My local barbershop did not close until March 23rd. Just saw the sign yesterday. That’s only 1 week of the first quarter with lost sales, obviously. Looks like they will be at zero sales for nearly all 12 weeks of the 2nd Q. Multiple that by the rest of the country and -20% GDP seems realistic.
Is that all? From all the talk, I thought it would be 25%
Not bad at all. We will recover from this when commerce is back up.
Let’s not all act like this came out of nowhere. The cause is identified.
Dow Futures rose sharply immediately after this GDP report was released. Clearly investors thought these numbers were better than they might have been. The original remdesivir bump wasnt really one either, as that was the day that Trump announced his reopening guidelines and people could start to see the light at the end of the tunnel. The DNC media just likes to look for any excuse to not give Trump any positive news.
For those saying this isn’t bad... it isn’t... yet. The economy was shutdown starting around mid-March. That’s about two weeks at the end of the quarter. It has been shutdown for all of the second quarter so far. First quarter was expected to be negative... this is more negative than expected... and oil is a big player in the number. Make no mistake, though... the big negative will be the second quarter and it will set a record.
Recovering from this will be interesting to watch. We’ve never done either of these things... the shutdown nor the reopening. Prayers encouraged...

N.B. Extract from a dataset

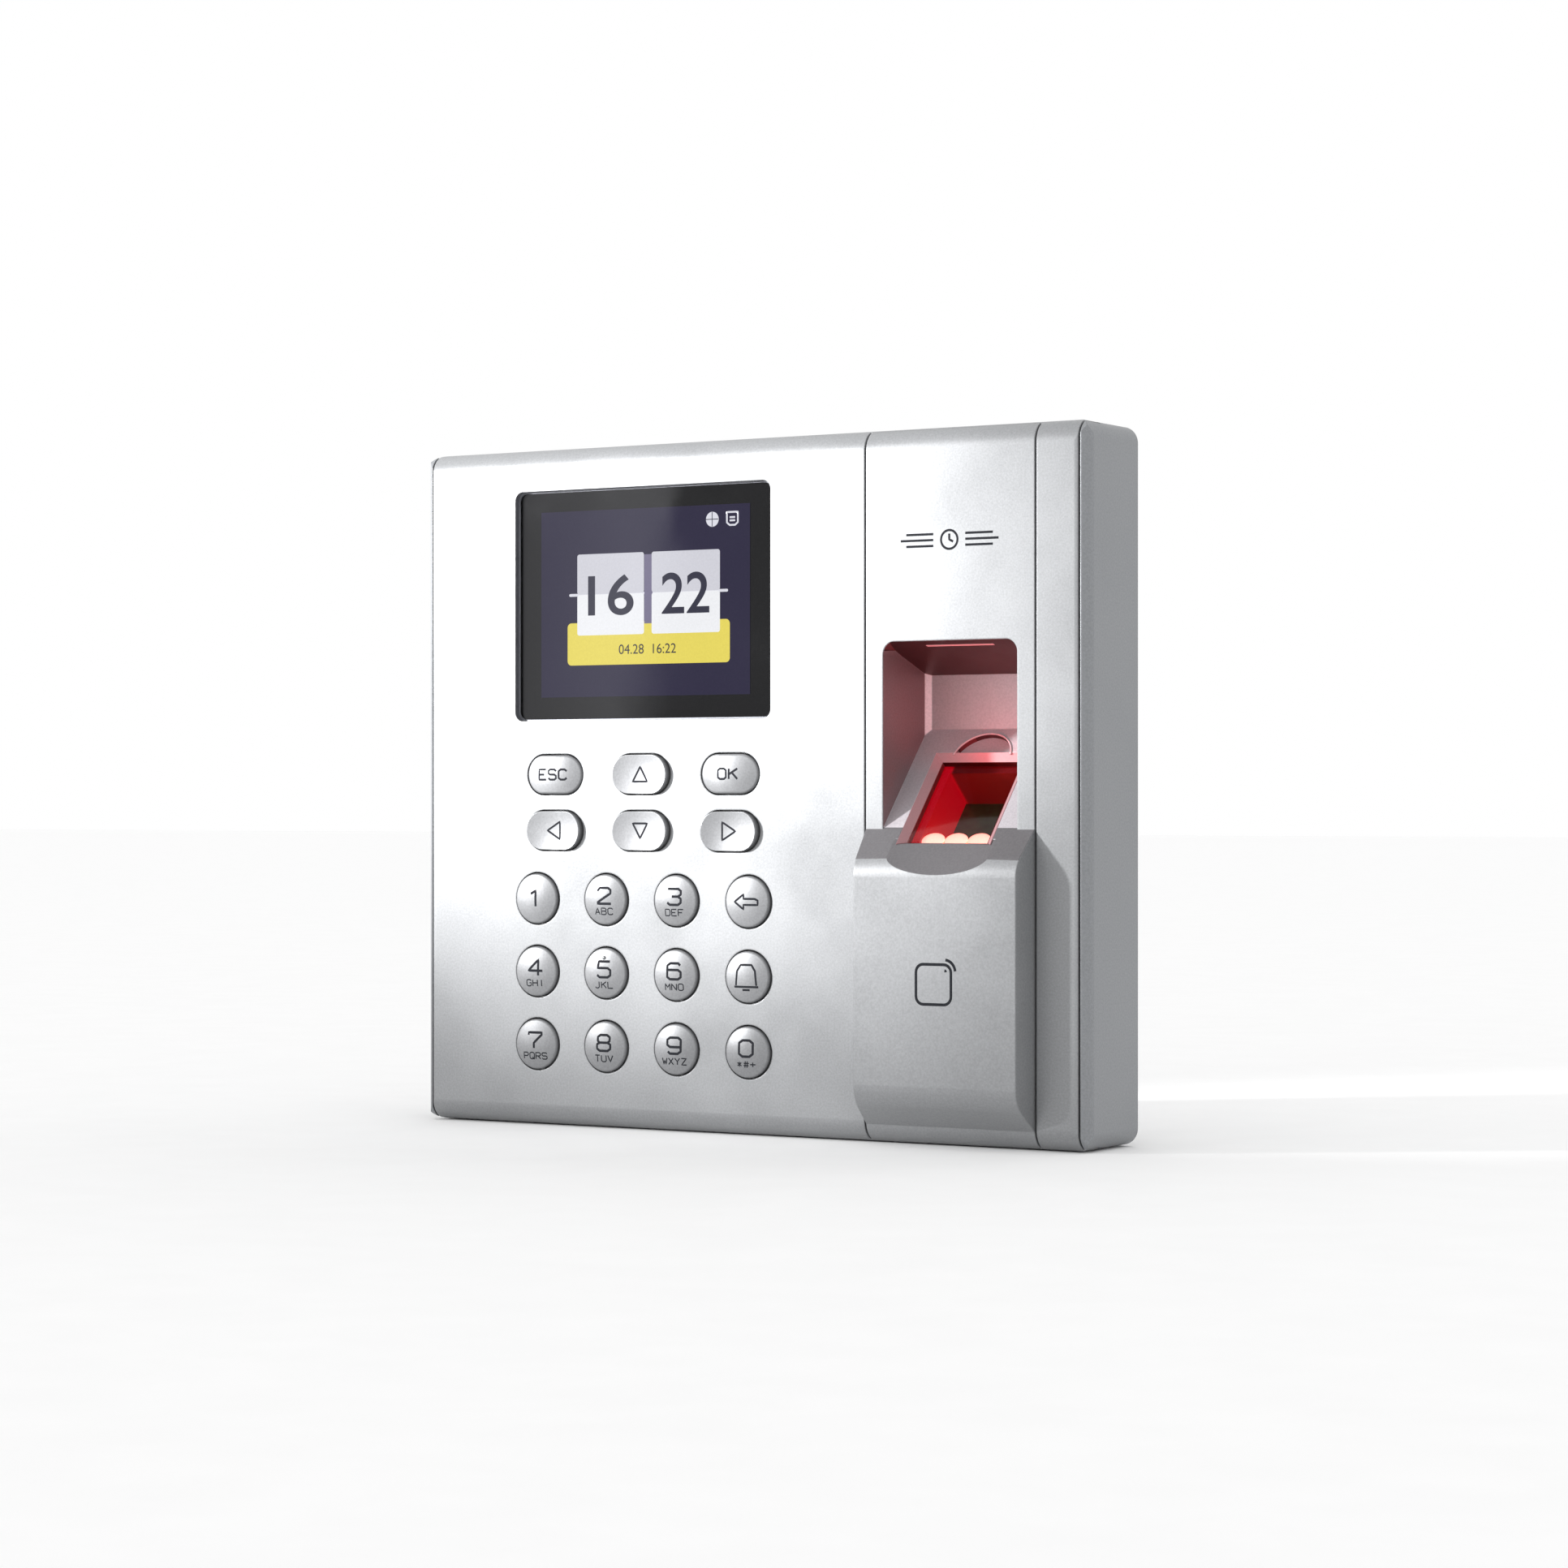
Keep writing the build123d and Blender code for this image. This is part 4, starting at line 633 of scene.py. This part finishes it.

The stock market - right now - remains the biggest manipulated thing going. It wouldnt be anywhere near what it is had the Fed not pumped trillions (yeah-The FED that many FReepers wanted abolished 6 months ago) into it and if they werent increasing their balance sheets tens of billions per night. During QE# (insert number here), the FED pumped less per month than they now do per night at times. It used to be a prognosticator-but without FED intervention it would be in the tank and wouldnt indicate ANYTHING but disaster- and thats a fact.
Meh. We are still . . . still, after 30 years . . . in a period of real deflation.
This is due to China exporting deflation; the as-yet STILL under-counted and under-valued implications of the computer revolution (See John Gordon’s book massively re-evaluating the way the GDP over the years showing it has substantially undercounted real growth. If that was the case then, it’s the case x10 today with the computer revolution).
So, no, the market is still a very, very good predictor. That crash two months ago was precisely in expectation of last month’s poor results. But I think business expectations are extremely high, and will only grow once people say “screw you” to the fear/panic mongerers.